Somali forces killed six al-Shabaab fighters in late January, but not before the terrorists bombed the office of Mogadishu’s mayor, stormed a government facility, killed at least five civilians and injured at least 16 more.
Most of the attacks were concentrated near Kenya’s border with Somalia, the report said. The attacks mostly targeted security vehicles, some villages, and port and road projects.
“While security officials and counter-terror bodies in the country are to be commended for the increased measures put in place to counter violent extremism in Kenya, the Observatory data shows that al-Shabaab continues to pose a threat as the frequency of terror-related attacks has increased over the year, largely targeting security officials primarily on transit or on patrol by the use of various explosive devices,” CHRIPS researcher Rahma Ramadhan said.
The most recent UNDP report indicates that military efforts alone are not enough to defeat extremism.
“Security-driven counter-terrorism responses are often costly and minimally effective, yet investments in preventive approaches to violent extremism are woefully inadequate,” Steiner said. “The social contract between states and citizens must be reinvigorated to tackle root causes of violent extremism.”

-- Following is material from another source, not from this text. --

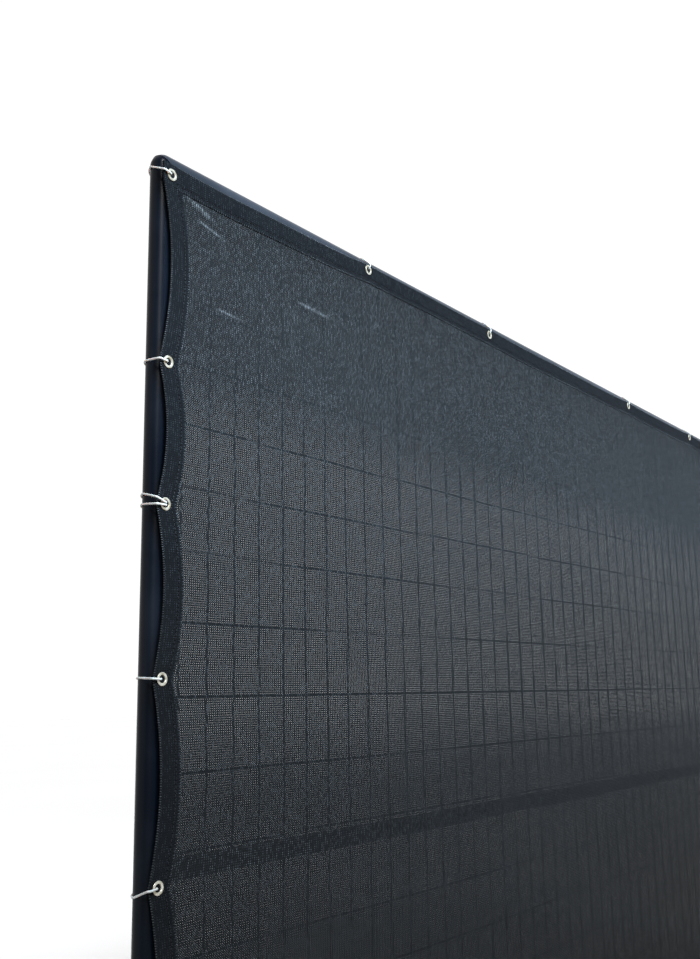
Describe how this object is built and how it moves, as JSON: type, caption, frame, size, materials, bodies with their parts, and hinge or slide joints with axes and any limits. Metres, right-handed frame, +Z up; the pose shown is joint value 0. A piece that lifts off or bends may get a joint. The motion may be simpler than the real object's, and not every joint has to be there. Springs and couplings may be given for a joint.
{
  "type": "privacy mesh screen on fence frame",
  "caption": "Knitted privacy mesh screen with folded hem and round eyelets, looped by light ties to a plain tubular fence frame with wire infill.",
  "frame": {"origin": "centre of the bounding box on the ground, under the middle of the bay between the posts", "axes": "+X along the fence to the right as the screen's face is seen, +Y away from the viewer through the screen towards the fence, +Z up"},
  "size_m": [3.18, 0.19, 1.8025],
  "materials": {
    "tube": "satin powder coat",
    "wire": "satin powder coat",
    "mesh": "open knitted monofilament",
    "eyelet": "pale nickel plate",
    "tie": "matt nylon"
  },
  "bodies": {
    "root": {"base_plate_left": "tube", "base_plate_right": "tube", "eyelet_bottom_1": "eyelet", "eyelet_bottom_2": "eyelet", "eyelet_bottom_3": "eyelet", "eyelet_bottom_4": "eyelet", "eyelet_left_1": "eyelet", "eyelet_left_2": "eyelet", "eyelet_left_3": "eyelet", "eyelet_left_4": "eyelet", "eyelet_left_5": "eyelet", "eyelet_left_6": "eyelet", "eyelet_left_7": "eyelet", "eyelet_right_1": "eyelet", "eyelet_right_2": "eyelet", "eyelet_right_3": "eyelet", "eyelet_right_4": "eyelet", "eyelet_right_5": "eyelet", "eyelet_right_6": "eyelet", "eyelet_right_7": "eyelet", "eyelet_top_1": "eyelet", "eyelet_top_2": "eyelet", "eyelet_top_3": "eyelet", "eyelet_top_4": "eyelet", "mesh_sheet": "mesh", "post_left": "tube", "post_right": "tube", "rail_bottom": "tube", "rail_middle": "tube", "rail_top": "tube", "tie_bottom_1": "tie", "tie_bottom_2": "tie", "tie_bottom_3": "tie", "tie_bottom_4": "tie", "tie_left_1": "tie", "tie_left_2": "tie", "tie_left_3": "tie", "tie_left_4": "tie", "tie_left_5": "tie", "tie_left_5_b": "tie", "tie_left_6": "tie", "tie_left_7": "tie", "tie_right_1": "tie", "tie_right_2": "tie", "tie_right_3": "tie", "tie_right_4": "tie", "tie_right_5": "tie", "tie_right_6": "tie", "tie_right_7": "tie", "tie_top_1": "tie", "tie_top_2": "tie", "tie_top_3": "tie", "tie_top_4": "tie", "wires_cross_lower": "wire", "wires_cross_upper": "wire", "wires_upright_lower": "wire", "wires_upright_upper": "wire"}
  },
  "joints": []
}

The report argues that a new approach to stemming extremist violence should aim to understand the complex ways violent extremist groups recruit or intimidate civilians as they act as alternatives to state authority.
That knowledge may help stakeholders work with local and national governments to ensure that people have access to the rights, goods and services they need to lead prosperous lives.
Transitional justice, the process of responding to human rights violations through judicial improvements and political reform, is critical to rebuilding inclusive states in the context of extremist violence, said
Amanda Lucey, a senior project leader at the
Institute for Justice and Reconciliation, a South African think tank.
Lucey agreed that systemic state failure, limited economic opportunity, marginalization and discrimination all led to the rise of extremist violence groups in Africa, specifically the radicalization of young people.
“This requires a shift in policy thinking, from a greater emphasis on the individual towards the collective and structural conditions that give rise to violence, and an understanding that radicalization may emerge from the absence of alternatives in which to engage the State,” Lucey wrote on South African news website news24.com.